This would be sufficient to dispose of this second contention, but we may add that the law assailed was enacted by the State in the exercise of its police power, to prevent a practice conceived to be promotive of monopoly with its attendant evils. It is clearly settled that any classification adopted by a State in the exercise of this power which has a reasonable basis, and is therefore not arbitrary, will be sustained against an attack based upon the equal protection of the laws clause of the Fourteenth Amendment, and also that every state of facts sufficient to sustain such classification which can be reasonably conceived of as having existed when the law was enacted will be assumed. Lindsley v. Natural Carbonic Gas Co., 220 U.S. 61, and cases cited; Rast v. Van Deman Lewis Co., 240 U.S. 342.

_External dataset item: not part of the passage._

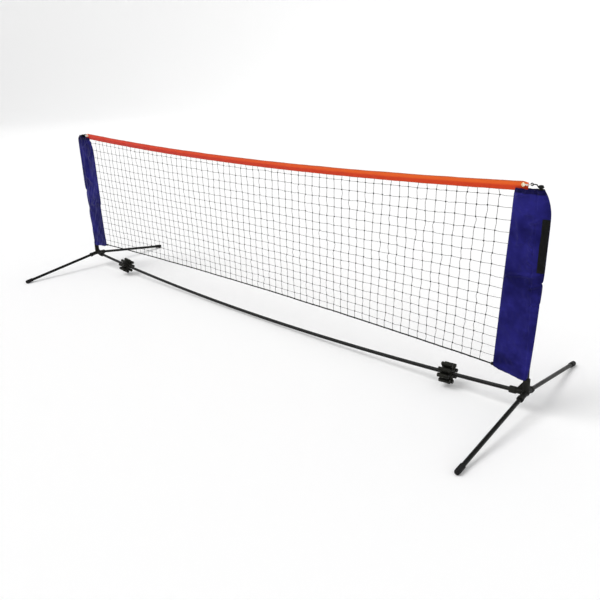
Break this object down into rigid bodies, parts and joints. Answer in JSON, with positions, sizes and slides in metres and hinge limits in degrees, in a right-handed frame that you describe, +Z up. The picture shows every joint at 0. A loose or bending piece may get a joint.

The record before us shows that, before the law assailed was enacted, cotton gins had been operated in Mississippi by individuals as well as by corporations, but there is no showing that oil mills and cotton gins were both operated by an individual or by groups of individuals, and we think it may well be assumed, under the rule stated, that because of the larger capital required, and perhaps for other reasons, oil mills and cotton gins may have been operated in that State, only by corporations, and that for this reason the restraint of the evil aimed at by the act of the legislature could be accomplished by controlling corporations only. Assuming this to be the fact when the law was enacted, obviously the classification objected to can not be pronounced so without reasonable basis as to be arbitrary.
A number of minor contentions are discussed in the briefs. These have all been considered, but are found to be not of sufficient substance to deserve special discussion.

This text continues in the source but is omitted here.